Un film à la limite de l'expérience auditive, sensorielle et mystique... Un mélange pour les références entre "Aguirre, la colère de Dieu", " Le nouveau monde " et "Conan le barbare"... Pas de gonflette en salle de musculation avec coach gonflé aux stéroïdes par contre pour le personnage principal. Quelques tatouages parsèment son corps, son œil gauche est crevé et ses mains sont des armes naturelles faites pour tenir hache, épée ou bâton... En face, autour de lui, juste des hommes déterminés ou fous, ou les deux à la fois, perdus au milieu d'eux même et d'une nature humide et froide , écrasante, naufragés ,malgré eux au milieu d'un temps comme suspendu mais finissant ( le monde païen ) et d'un autre à découvrir ( la future Amérique du nord ), En fond temporel un christianisme conquérant et impérialiste qui se lance à l'assaut des autres sans vergogne et sans répit. Presque pas de dialogues, pas de voix humaines , des grognements, des souffles, des bruits, des os qui craquent, presque des odeurs de boue pas encore sèche que l'on sent par nos nasaux affolés, une gestuelle réduite au minimum pour des combats aussi brefs que déroutants et sordides. Une violence sèche, répugnante et viscérale nous est exposée sans filtre .Rien ne nous est épargné de la pitoyable descente aux enfers d'un groupe d'hommes , pionniers malgré eux d'un nouveau continent, d'une nouvelle époque , d'une nouvelle planète. Rien n'est esthétique dans ces rixes barbares qui opposent un esclave aveugle d'un œil et muet ( one-eye ) dont on ne sait rien , si ce n'est que ses geôliers de départ sont d'abord des guerriers, amusés par leur champion en cage, puis déboussolés lentement par un temps et un homme qui les dépasse... Lorsque One-Eye, Le Borgne
sous-entendu ODIN Dieu des esclaves, des morts, de la guerre et du savoir notamment
les aura tués, il ira à la rencontre d'une bande de Chrétiens en partance pour Jérusalem et une repentance ornée de richesses à conquérir. L’Écosse du départ va laisser la place après un lent voyage sur une mère inconnue à un monde mystérieux et totalement inconnu de cette race d'hommes. Le monde peint sous nos yeux par une caméra lymphatique est marron, vert sale, parsemé de songes rouges et ocres, fruits de l'âme ancienne et prophétique du borgne... Le guerrier silencieux va retrouver totalement sa nature indomptable au fur et à mesure de la perdition morale et physique de ces évangélistes rencontrés après sa fuite avec un enfant. Seul celui-ci l'écoute dans ses silences, traduit ses pensées, seul à le comprendre et à deviner ses visions prémonitoires ou presque. Les sons décuplés par l'infini d'un monde plus vaste que prévu et sans limites perceptibles vont précipiter tout ce groupe dans l'impiété, la sodomie, le doute sur un paradis édénique et son Dieu gardien ou dans un radicalisme zélote. Sauf pour le borgne muet ... Cet univers nouveau, l'Amérique du nord, découvert par hasard et que personne ne peut ni comprendre ni mesurer dans son immensité vierge, va servir de révélateur mais en négatif à une photo déjà très sépia, bleutée et orangée de ce récit presque mythologique. Un homme silencieux devient lentement , aidé en cela par l'accélération d' événements cauchemardesques, une entité primitive et violente qui va détruire la foi toute fraîche de vikings convertis au Christianisme... Les Chrétiens nouvellement conquis par un fils de Dieu dont ils ne comprennent rien du message pacifique et miséricordieux vont trouver en face d'eux le visage de leur sauveur tant cloué sur la croix, mais pas vraiment celui auquel ils pensaient.
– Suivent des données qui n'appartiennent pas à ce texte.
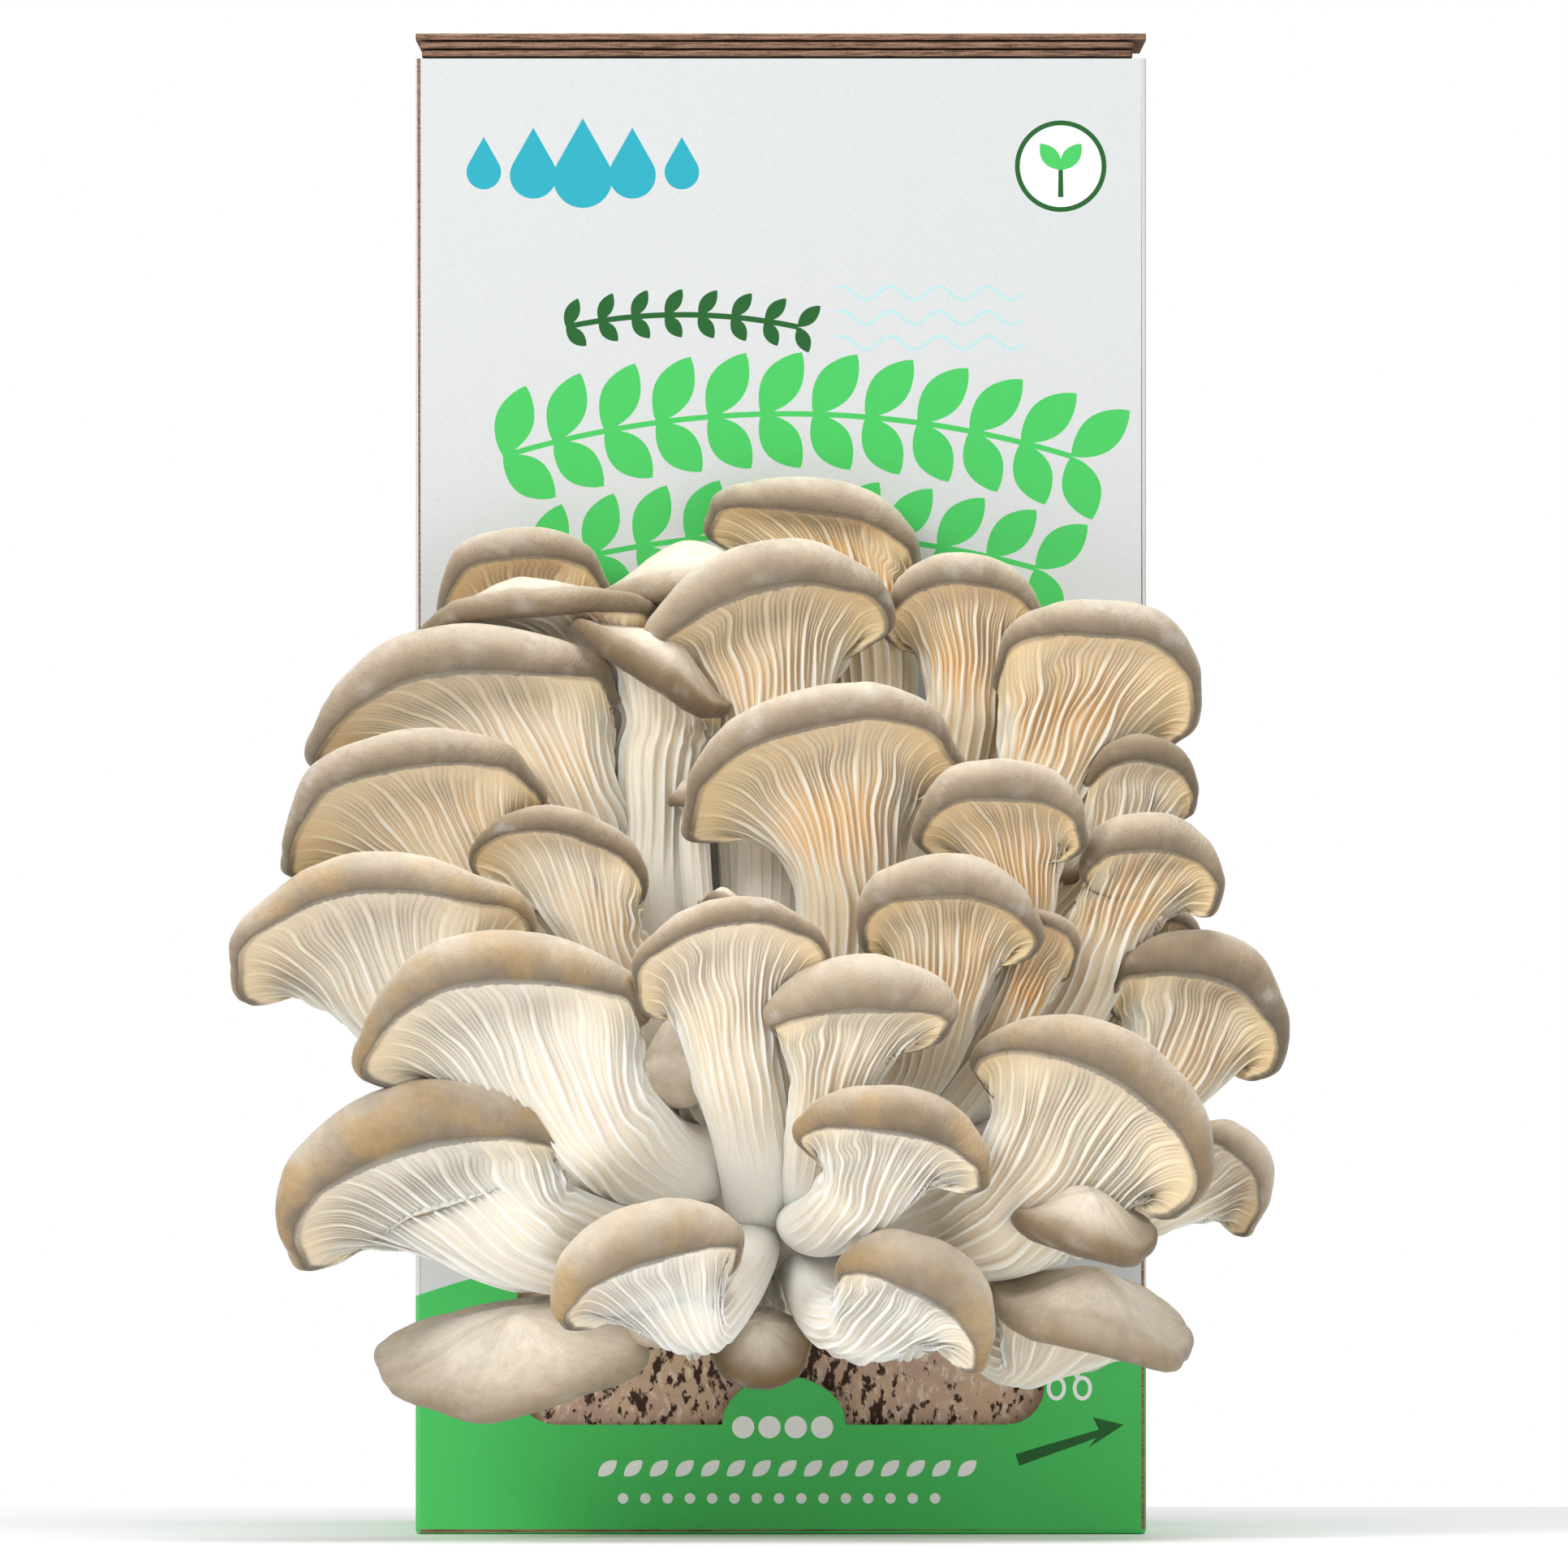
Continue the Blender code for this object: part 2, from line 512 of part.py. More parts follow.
mushroom("mushroom_right_edge_lower", at=(69.5, 33, 56.5), half=(8.5, 8.5), front=7.5, back=5, tilt=54,
         roll=-35, lip=8, neck=(59.5, 30, 54), neck_r=5, mid=(44.5, 21, 52), root=(13.5, 10.5, 52.5),
         root_r=4.5, seed=1477, droop=(0, 3.5), columns=9, gill_rows=2)
mushroom("mushroom_centre_front", at=(-8, 52.5, 90), half=(15.5, 15), front=10.6, back=6.5, tilt=54,
         roll=6, lip=7.5, neck=(-6.5, 48.5, 74.5), neck_r=7, mid=(-4, 46, 64), root=(-3, 25, 52.5),
         root_r=6, seed=1463, droop=(3.5, 0))
mushroom("mushroom_centre_low", at=(13.5, 57.5, 82.5), half=(14, 13), front=3, back=6, tilt=50, roll=3,
         lip=15.5, neck=(7, 51, 68), neck_r=5.5, mid=(5, 46, 59), root=(5, 26, 52.5), root_r=5,
         seed=1470, droop=(0, 1.5))
mushroom("mushroom_left_front", at=(-44.5, 52.5, 81), half=(22, 22), front=10.5, back=(9, 3), tilt=54,
         roll=6, lip=14.5, neck=(-30, 46, 66), neck_r=11.5, mid=(-21, 35.5, 57.5), root=(-9.5, 18.5, 61),
         root_r=7.5, seed=1477, droop=(5, 0), columns=11, dip=(55, 25, -2))
mushroom("mushroom_big_right", at=(49, 52.5, 65.5), half=(20, 19.5), front=11.3, back=(3.5, 9), tilt=54,
         roll=-28, lip=14, neck=(36, 46, 52.5), neck_r=10.5, mid=(24.5, 36.5, 47), root=(9, 19.5, 52.5),
         root_r=7.5, seed=1470, droop=(0, 6), columns=11)
mushroom("mushroom_front_right", at=(18, 63, 62.5), half=(14.5, 14.5), front=3.7, back=6, tilt=50,
         roll=-8, lip=13, neck=(11.5, 55, 54), neck_r=6.5, mid=(5.5, 47, 48.5), root=(5, 26, 51),
         root_r=6, seed=1477, droop=(0, 4))
mushroom("mushroom_right_flat_upper", at=(48, 51, 49.5), half=(11, 11), front=6.5, back=8, tilt=-34,
         roll=-16, lip=7, neck=(40.5, 42, 47), neck_r=4, mid=(29, 27, 44), root=(11, 9, 47), root_r=3.5,
         seed=1484, columns=9, gill_rows=2, crown=1.2)
mushroom("mushroom_lower_left", at=(-58, 52.5, 55), half=(21.5, 22.5), front=8.7, back=(9, 3), tilt=54,
         roll=16, lip=18.5, neck=(-39, 43, 49.5), neck_r=10.5, mid=(-24, 33, 45.5), root=(-11, 14.5, 53),
         root_r=8, seed=1484, droop=(6, 0), columns=11)
mushroom("mushroom_low_front_left", at=(-21, 61.5, 42.5), half=(15, 14.5), front=3, back=7, tilt=42,
         roll=16, lip=15.5, neck=(-13, 55.5, 35), neck_r=6, mid=(-5, 43.5, 43.5),
         root=(-5.5, 19.5, 48.5), root_r=5.5, seed=1505, droop=(4.5, 0))
mushroom("mushroom_low_front_right", at=(21.5, 60.5, 37.5), half=(12.5, 12.5), front=3, back=6.5,
         tilt=42, roll=-24, lip=15, neck=(12, 55, 34), neck_r=6, mid=(6, 43.5, 34.5),
         root=(5, 19.5, 43.5), root_r=5.5, seed=1456, droop=(0, 6))
mushroom("mushroom_bottom_left_flat", at=(-42, 35, 29), half=(21.5, 21.5), front=9, back=9, tilt=-45,
         roll=8, lip=9.5, neck=(-30, 28, 33), neck_r=5, mid=(-18, 20, 36), root=(-9.5, 10.5, 42),
         root_r=5, seed=1491, crown=1.15)
mushroom("mushroom_bottom_pale", at=(-16.5, 38, 33.5), half=(7, 7), front=6.5, back=5, tilt=-20, roll=8,
         lip=8, neck=(-15, 36, 31), neck_r=2.5, mid=(-10, 31.5, 39.5), root=(-6, 19.5, 46), root_r=3,
         seed=1498, columns=9, gill_rows=2, crown=1.2)
mushroom("mushroom_teardrop", at=(-3.5, 39.5, 31.5), half=(8, 8), front=8.5, back=6, tilt=-50, roll=0,
         lip=4.5, neck=(-3.5, 31.5, 35.5), neck_r=4, mid=(-3.5, 26, 38), root=(-3.5, 14.5, 42),
         root_r=3.5, seed=1449, columns=9, gill_rows=2, crown=1.2)
mushroom("mushroom_grey_behind", at=(23.5, 43.5, 33), half=(6.5, 6.5), front=5, back=5, tilt=-25,
         roll=-12, lip=5, neck=(20.5, 41.5, 31), neck_r=2.5, mid=(13, 34, 39.5), root=(6.5, 19.5, 43.5),
         root_r=3, seed=1505, columns=9, gill_rows=2, crown=1.2)
mushroom("mushroom_bottom_right_flat", at=(49.5, 39, 35.5), half=(15.5, 16.5), front=8.5, back=8,
         tilt=-34, roll=-10, lip=8, neck=(38.5, 35.5, 29), neck_r=5.5, mid=(24.5, 22.5, 35.5),
         root=(7.5, 12, 45), root_r=5, seed=1491, droop=(0, 4.5), crown=1.2)

fit_together()
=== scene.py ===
import math

import bmesh
import bpy
import numpy as np
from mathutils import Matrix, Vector, geometry


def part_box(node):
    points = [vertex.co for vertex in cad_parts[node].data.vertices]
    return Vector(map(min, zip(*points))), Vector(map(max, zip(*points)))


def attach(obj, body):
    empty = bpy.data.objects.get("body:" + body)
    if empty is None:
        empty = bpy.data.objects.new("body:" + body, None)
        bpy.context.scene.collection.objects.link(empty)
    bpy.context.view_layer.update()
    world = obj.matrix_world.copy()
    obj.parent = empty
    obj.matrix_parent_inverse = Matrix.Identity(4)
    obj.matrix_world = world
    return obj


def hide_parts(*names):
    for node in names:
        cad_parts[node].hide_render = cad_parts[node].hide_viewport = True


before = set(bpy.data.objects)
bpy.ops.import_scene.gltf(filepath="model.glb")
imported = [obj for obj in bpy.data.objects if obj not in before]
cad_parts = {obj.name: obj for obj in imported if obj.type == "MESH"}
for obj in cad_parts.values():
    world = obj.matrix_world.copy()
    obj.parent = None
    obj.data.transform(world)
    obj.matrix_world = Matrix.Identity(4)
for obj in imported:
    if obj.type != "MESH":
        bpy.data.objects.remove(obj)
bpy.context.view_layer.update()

MM = 0.001
TURN = 2.0 * math.pi


# The carton: one sheet of corrugated board, printed outside, brown inside and at its cut edges, folded and
# glued into a box with the window die-cut in its front. The print is flush: its shapes are faces of the front
# panel itself, each with its ink, over a pale ground with a linen look and a green foot with an arched top.
CARTON_LOW, CARTON_HIGH = (np.array(corner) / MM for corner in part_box("carton"))
FACE = CARTON_LOW[1]
PAPER = (0.61, 0.63, 0.63)
GREEN = (0.055, 0.52, 0.105)
DARK_GREEN = (0.004, 0.10, 0.012)
TEAL = (0.012, 0.36, 0.46)
PALE_TEAL = (0.42, 0.68, 0.70)
WHITE = (0.88, 0.89, 0.87)
BROWN_INK = (0.09, 0.035, 0.015)
KRAFT = (0.33, 0.19, 0.115)
KRAFT_DARK = (0.13, 0.062, 0.036)
FOOT_HEIGHT = 38.5
FOOT_RISE = 10.0


def add_node(tree, kind, inputs=None, **settings):
    """A node of one kind, with its settings by name and its inputs by name or number, set or linked."""
    made = tree.nodes.new("ShaderNode" + kind)
    for name, value in settings.items():
        setattr(made, name, value)
    for name, value in (inputs or {}).items():
        if isinstance(value, bpy.types.NodeSocket):
            tree.links.new(value, made.inputs[name])
        else:
            made.inputs[name].default_value = value
    return made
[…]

C'est un dieu nordique impitoyable, Odin le borgne est là, silencieux et impavide revenu parmi les siens et prêt à se sacrifier pour sauver celui qu'il a choisi et qui lui, ne doit pas mourir et qui redonnera vie aux anciens cultes.
Un voyage au bout du "rien", comme celui qu'effectuait le dernier cosmonaute dans " 2001, l'odyssée de l'espace" à travers le cosmos et les trous de ver... Un voyage le long du fleuve noir de la folie de Joseph Conrad mais sans confrontation avec le colonel Kurtz et son apocalypse , plutôt avec une armée ancestrale d'indigènes armés jusqu'au dents comme dans un cauchemar aguirrien qui offrira enfin le Walhalla au taiseux à l’œil unique. A déconseiller aux amateurs de dialogues pré-calibrés avec un bon mot à la minute, aux habitués de "sitcoms" avec rires pré enregistrés scandant chaque saillie verbale et à ceux qui pensent par exemple que Will Smith par exemple est vraiment "trop cool" parce qu'il parle avec un débit de mitrailleuse en roulant des yeux globuleux et en disant "mother fucker" toutes les dix secondes, tout en avouant à sa fille qu'il l'aime chaque matin après le bol de céréales au lait en poudre avec céréales aux OGM classique entre deux bénédicités...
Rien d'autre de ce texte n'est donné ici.